Je pense donc qu’il faudrait ajouter à l’enseignement du dessin, outre l’enseignement technique de la peinture et de la statuaire, l’histoire de ces deux branches de l’art ; mais cette histoire, pour être vraiment utile, devrait être conçue d’une façon très large quant aux principes généraux. La série entière des écoles qui se sont succédé depuis Phidias jusqu’à Canova, depuis Cimabue jusqu’à Géricault, devrait être jugée sans colère, non pas au nom d’une école, si excellente qu’elle soit, mais au nom de la justice, au nom du goût. Se placer au centre du XVIe siècle pour condamner comme imparfait tout ce qui a précédé Raphaël, comme un art en décadence toutes les œuvres qui se sont produites après lui, ce n’est pas comprendre, ce n’est pas enseigner l’histoire ; c’est la dénaturer, c’est en méconnaître la vraie signification. Que le peintre ou le statuaire dans la solitude de leur atelier proscrivent tout à leur aise les écoles pour lesquelles ils n’éprouvent aucune sympathie, qu’ils impriment à leurs œuvres le cachet de leur colère, il n’y a rien dans une telle conduite qui puisse être blâmé sévèrement ; car, s’ils se trompent, ils portent la peine de leur méprise, et ils n’imposent à personne la haine et la sympathie qui les animent. Mais la justice est le premier devoir de l’histoire, et c’est manquer à la justice que de proscrire Rubens au nom de Raphaël.
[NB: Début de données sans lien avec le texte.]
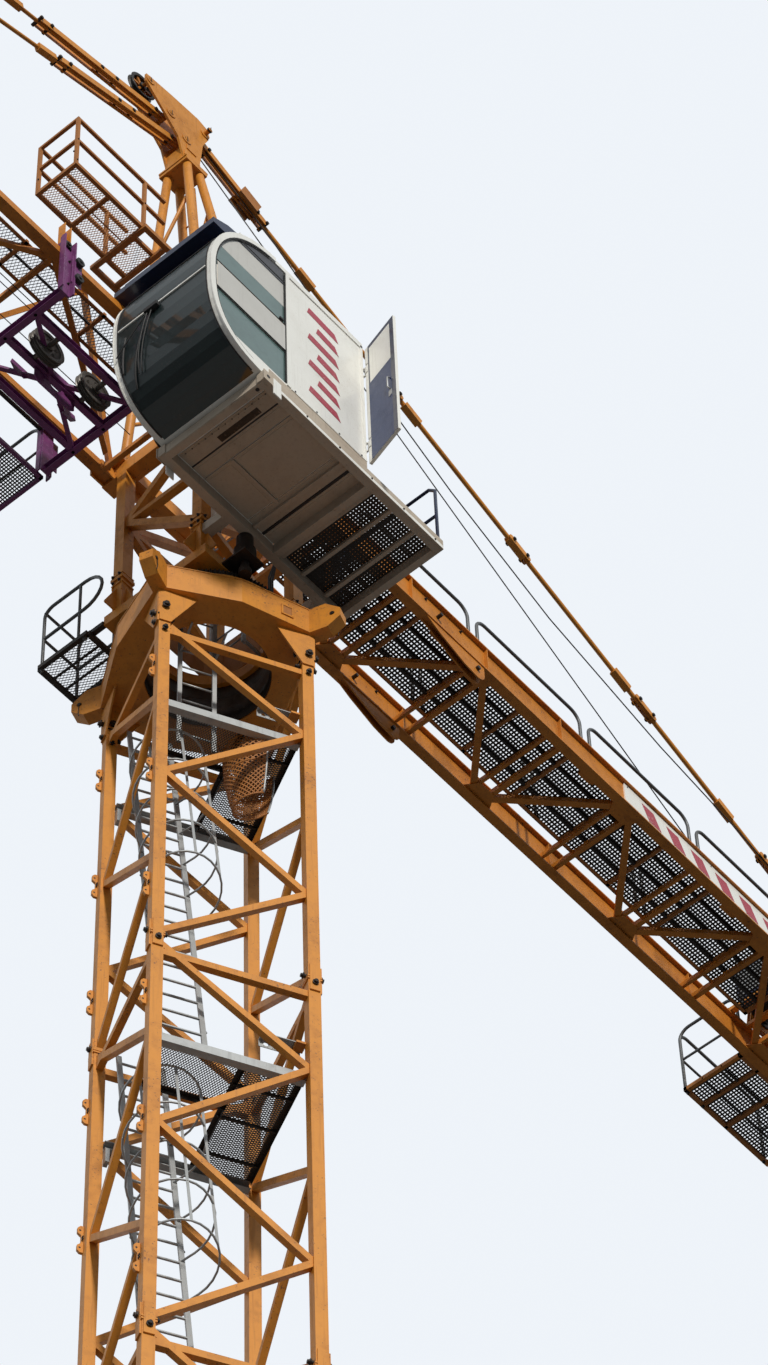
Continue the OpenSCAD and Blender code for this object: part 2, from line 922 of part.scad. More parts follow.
// Curved front pane and the two side panes
module cab_glass() {
    color("steelblue") {
        translate([0, cab_out - 60 - seat, 0])
            rotate([90, 0, 0])
                linear_extrude(height = cab_w - 120 - 2 * seat)
                    intersection() {
                        difference() {
                            polygon(cab_side(2));
                            polygon(cab_side(14));
                        }
                        translate([cab_mid_x + 280 + seat, cab_z - 10])
                            square([1000, cab_h - 90 - seat]);
                    }
        for (y = [cab_y + 26, cab_out - 16])
            translate([0, y, 0])
                rotate([90, 0, 0])
                    linear_extrude(height = 10)
                        difference() {
                            side_window(seat);
                            translate([1300, cab_z + 880 - seat])
                                square([1300, 400 + 2 * seat]);
                        }
    }
}

// Door of the cab, swung open on its hinges
module cab_door() {
    color("white")
    translate([hinge_x, hinge_y, 0])
        rotate([0, 0, 75]) {
            difference() {
                box([14, -18, door_z], [540, 17, cab_z + cab_h - 150]);
                for (z = [door_z + 300, cab_z + cab_h - 600])
                    for (h = [-32, 120])
                        box([0, -40, z + h], [60, 40, z + h + 32]);
            }
            for (z = [door_z + 300, cab_z + cab_h - 600])
                translate([0, 0, z])
                    difference() {
                        union() {
                            cylinder(h = 120, r = 16);
                            translate([0, -8, 0])
                                cube([18, 16, 120]);
                        }
                        translate([0, 0, -1])
                            cylinder(h = 122, r = 8.05);
                    }
        }
}

// Trolley frame with hanging channels and wheels on the bottom chords
module trolley_frame() {
    z = trolley_z;
    o = trolley_y;
    color("purple") {
        for (x = trolley_x) {
            box([x - 60, -o - 12, z - 60], [x + 60, o + 12, z + 60]);
            for (s = [-1, 1]) {
                box([x - 80, s * o - 12, z - 60], [x + 80, s * o + 12, jib_z + 230]);
                for (k = [-1, 1])
                    box([x + k * 80 - 8, min(s * (o + 11), s * (o + 70)), z - 60],
                        [x + k * 80 + 8, max(s * (o + 11), s * (o + 70)), jib_z + 230]);
                translate([x, s * (o - 11), jib_z + 60 + gap + 70])
                    rotate([s * 90, 0, 0])
                        cylinder(h = 60, r = 70);
            }
        }
        for (y = [-430, 0, 430])
            box([trolley_x[0], y - 45, z - 50], [trolley_x[1], y + 45, z + 50]);
    }
}

// Rope sheaves between the trolley beams
module trolley_sheaves() {
    color("dimgray")
    for (x = [2050, 2760])
        translate([x, 215, trolley_z])
            rotate([90, 0, 0]) {
                translate([0, 0, -50])
                    cylinder(h = 100, d = 460);
                translate([0, 0, -170 + seat])
                    cylinder(h = 340 - 2 * seat, d = 60);
            }
}

// Service basket on the side of the trolley
module trolley_basket() {
    z = trolley_z;
    y1 = -trolley_y - 70 - seat;
    x0 = trolley_x[0];
    x1 = trolley_x[1];
    color("dimgray") {
        translate([0, 0, z - 50])
            floor_frame([x0 - 40, -1700, 0], [x1 + 40, y1, 50], 1, 40);
        rail([x0, -1680, z], [x1, -1680, z], 3, 38);
        for (x = [x0, x1])
            rail([x, -1680, z], [x, -960, z], 2, 38);
    }
}

base_frame();
mast_chords();
mast_lacing_a();
mast_lacing_b();
mast_lacing_c();
mast_lacing_d();
mast_platforms();
mast_ladders();
ring_support();
fixed_race();
turning_race();
turret_base();
turret_columns();
turret_bracing();
turret_head();
slew_drive();
balcony();
cathead_legs();
cathead_head();
head_sheave();
cathead_platform();
jib_chords();
jib_lacing_left();
jib_lacing_right();
jib_lacing_bottom();
jib_walkway();
jib_tie_near();
jib_tie_far();
counter_girders();
counter_bracing();
counter_deck();
counter_rail();
side_board();
side_platform();
counterweights();
hoist_winch();
counter_ties();
cab_beams();
cab_shell();
cab_roof();
cab_glass();
cab_door();
trolley_frame();
trolley_sheaves();
trolley_basket();
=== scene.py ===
from math import copysign, cos, pi, radians, sin, sqrt
import bpy
import bmesh
from mathutils import Matrix, Vector


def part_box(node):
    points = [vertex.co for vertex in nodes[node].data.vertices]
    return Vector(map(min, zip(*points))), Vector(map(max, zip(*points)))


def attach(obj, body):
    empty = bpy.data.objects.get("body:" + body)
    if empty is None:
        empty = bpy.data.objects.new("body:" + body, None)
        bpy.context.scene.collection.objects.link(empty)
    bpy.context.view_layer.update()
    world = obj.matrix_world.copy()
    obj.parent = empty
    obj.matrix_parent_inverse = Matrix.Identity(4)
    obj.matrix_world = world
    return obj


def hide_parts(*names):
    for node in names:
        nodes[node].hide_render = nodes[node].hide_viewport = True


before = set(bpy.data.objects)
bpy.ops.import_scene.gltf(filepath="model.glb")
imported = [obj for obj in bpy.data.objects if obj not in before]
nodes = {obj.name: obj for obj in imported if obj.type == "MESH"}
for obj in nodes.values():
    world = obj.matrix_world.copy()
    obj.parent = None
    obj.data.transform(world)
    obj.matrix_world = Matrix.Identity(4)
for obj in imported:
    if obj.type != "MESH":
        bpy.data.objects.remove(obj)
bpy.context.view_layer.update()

# ---- levels and places shared by the pieces, in metres
MAST_TOP = 25.3
SECTIONS = 5
SECTION = 5.0
BASE = 0.3
HALF = 0.765  # from the mast's middle to a chord's middle
MAST_TURN = radians(-27.4)
ON_MAST = Matrix.Rotation(MAST_TURN, 4, "Z")
RACE_TEETH = 132
FLOOR_RISE = 3.75  # resting floor above the foot of its section
TOP_FLOOR = BASE + (SECTIONS - 1) * SECTION + FLOOR_RISE
FASCIA_IN, FASCIA_OUT = HALF + 0.095, HALF + 0.216
TOWER_X, TOWER_Y = 0.72, 0.55
APEX = MAST_TOP + 11.15
LEG_FOOT, LEG_HEAD = MAST_TOP + 4.0, APEX - 1.2
HEAD_PINS = {"counter": (0.30, -0.1), "near": (0.62, -0.656), "far": (0.90, -0.39), "sheave": (1.27, -0.09)}
JIB_Z = MAST_TOP + 3.9
JIB_TOP = JIB_Z + 1.7
JIB_HALF = 0.74
JIB_ROOT = 0.8
JIB_BAY = 2.4
GIRDER_Y = 0.62
GIRDER_Z = MAST_TOP + 3.88
GIRDER_TOP = GIRDER_Z + 0.45
CAB_Z = MAST_TOP + 1.72
CAB_H = 2.52
CAB_TOP = CAB_Z + CAB_H
CAB_IN, CAB_OUT = 0.94, 2.27
CAB_MID = 1.5  # where the cab's front curve begins
CAB_NOSE = 1.01
CAB_POST = 1.36  # rear edge of the side windows
BEARER_Z = MAST_TOP + 1.56
TROLLEY_Z = MAST_TOP + 3.15
TROLLEY_X = (1.66, 3.15)
TROLLEY_SIDE = 0.837
SHEAVE_X = (2.05, 2.76)
SEAT = 0.0003  # gap between parts that rest on each other
AX, AY, AZ, DOWN = (1, 0, 0), (0, 1, 0), (0, 0, 1), (0, 0, -1)
UP = Vector(AZ)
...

Je croirais avoir obtenu beaucoup si tout ce que j’ai proposé jusqu’à présent venait à se réaliser, et pourtant mes vœux ne s’arrêtent pas là. Les trois arts du dessin, mais surtout la peinture et la statuaire, sont unis à la poésie par une étroite parenté. La lecture des poètes fournit aux peintres et aux statuaires la plupart des sujets qu’ils sont appelés à traiter, la meilleure partie de ceux mêmes qu’ils choisissent librement. Or, pour que la lecture des poètes soit vraiment féconde, pour qu’elle suscite dans l’ame du peintre et du statuaire une moisson de pensées nouvelles, ne faut-il pas que l’ame de l’artiste soit préparée par l’étude, comme la terre par la charrue au moment des semailles ? Les élèves de l’École polytechnique ont une chaire de littérature, et l’École des Beaux-Arts n’offre rien de pareil. Je me demande si les connaissances littéraires ont plus d’importance, plus d’utilité pour les ingénieurs, pour les officiers d’artillerie, que pour les peintres et les statuaires.